### To do
Give back exactly the lines from the start of the listing to the line containing "two hinge bolts.", inclusive, and nothing beyond them.

▬▬▬▬▬▬▬▬▬▬

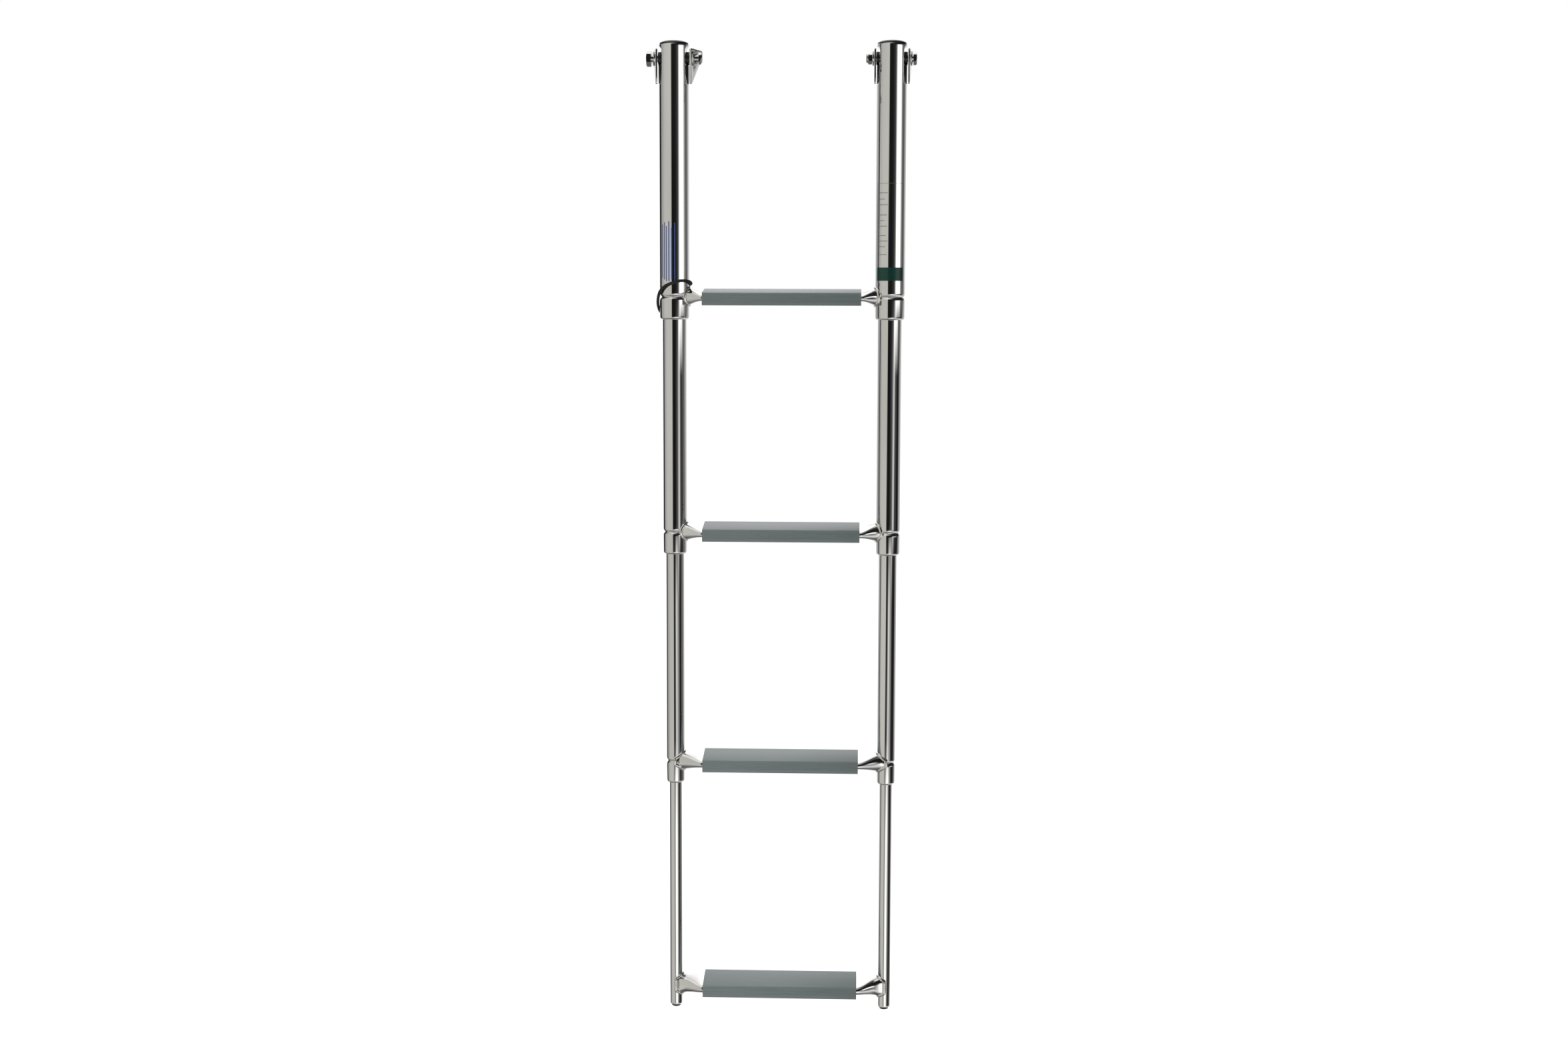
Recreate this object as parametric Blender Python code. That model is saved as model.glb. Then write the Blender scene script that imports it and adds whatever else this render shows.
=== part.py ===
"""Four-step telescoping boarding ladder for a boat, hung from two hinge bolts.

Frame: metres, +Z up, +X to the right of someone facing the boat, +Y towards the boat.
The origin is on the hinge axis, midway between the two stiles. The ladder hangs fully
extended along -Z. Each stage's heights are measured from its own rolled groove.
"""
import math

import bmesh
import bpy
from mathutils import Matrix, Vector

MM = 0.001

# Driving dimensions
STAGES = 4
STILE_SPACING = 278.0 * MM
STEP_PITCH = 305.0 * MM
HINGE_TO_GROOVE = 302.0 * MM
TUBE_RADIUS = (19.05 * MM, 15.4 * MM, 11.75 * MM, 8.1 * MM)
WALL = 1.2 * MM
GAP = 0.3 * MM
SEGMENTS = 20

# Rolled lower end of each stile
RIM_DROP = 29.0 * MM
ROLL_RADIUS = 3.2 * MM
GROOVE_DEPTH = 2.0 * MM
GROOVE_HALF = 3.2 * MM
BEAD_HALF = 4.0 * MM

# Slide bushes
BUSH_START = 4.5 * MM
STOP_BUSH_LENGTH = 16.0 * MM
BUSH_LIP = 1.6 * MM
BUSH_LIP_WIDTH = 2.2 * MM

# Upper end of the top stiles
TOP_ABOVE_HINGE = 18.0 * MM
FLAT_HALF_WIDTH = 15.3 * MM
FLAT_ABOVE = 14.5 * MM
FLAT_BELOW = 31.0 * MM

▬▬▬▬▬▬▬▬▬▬

### Result below
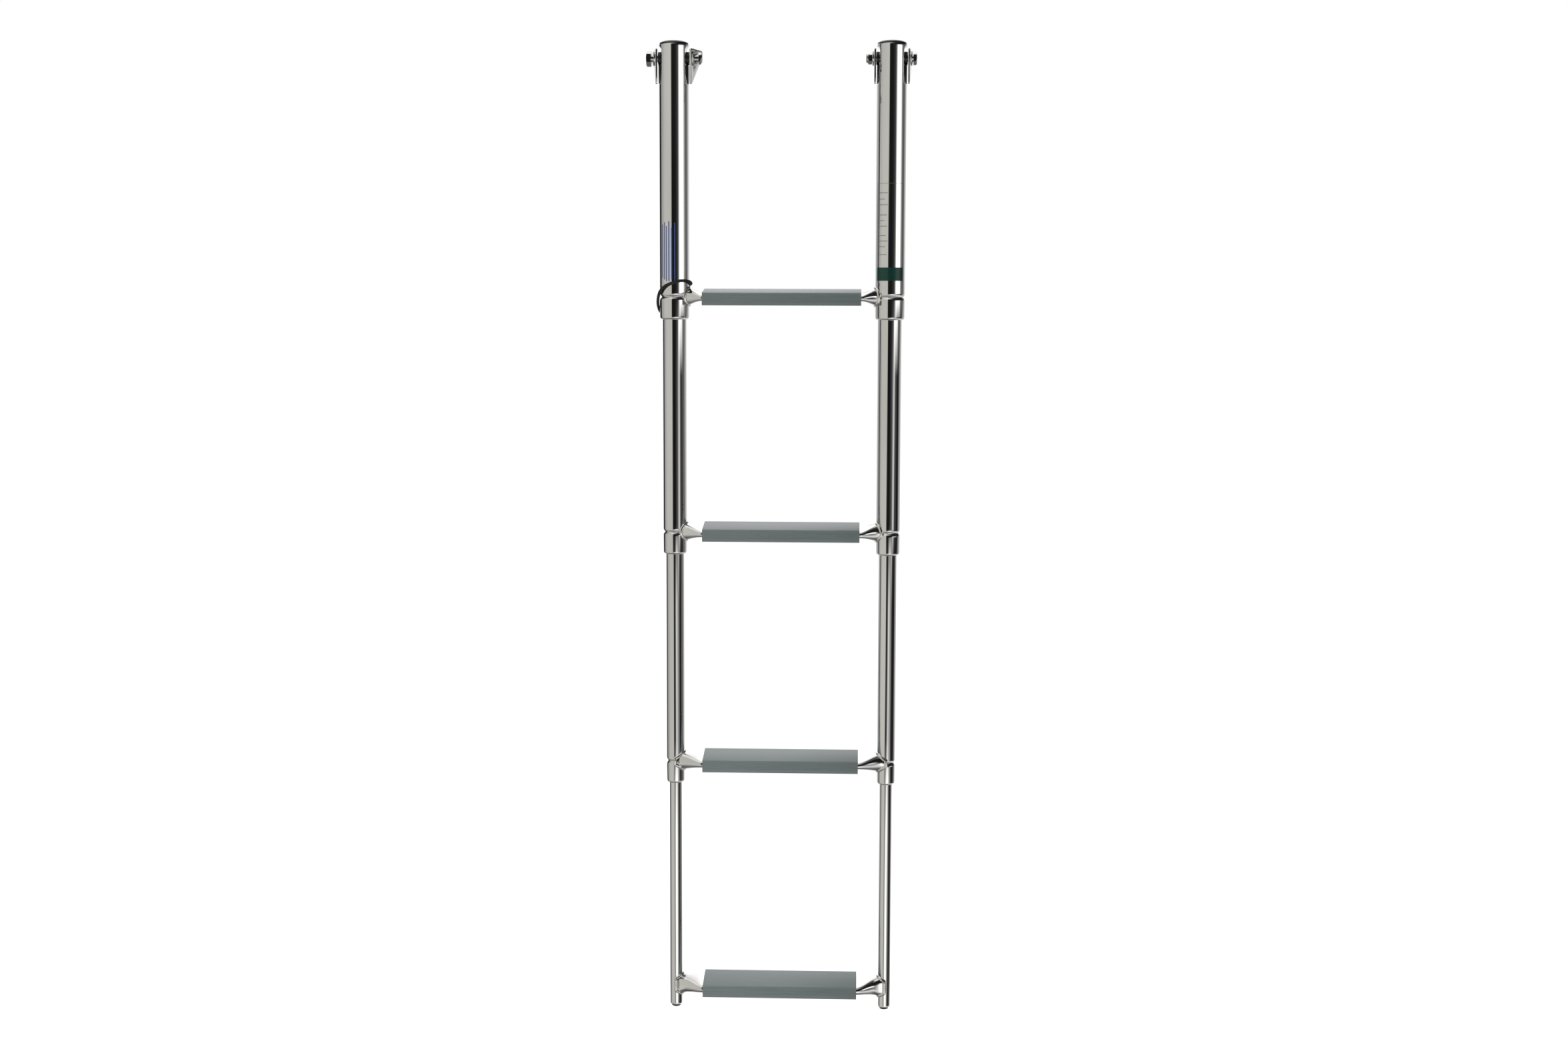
Recreate this object as parametric Blender Python code. That model is saved as model.glb. Then write the Blender scene script that imports it and adds whatever else this render shows.
=== part.py ===
"""Four-step telescoping boarding ladder for a boat, hung from two hinge bolts.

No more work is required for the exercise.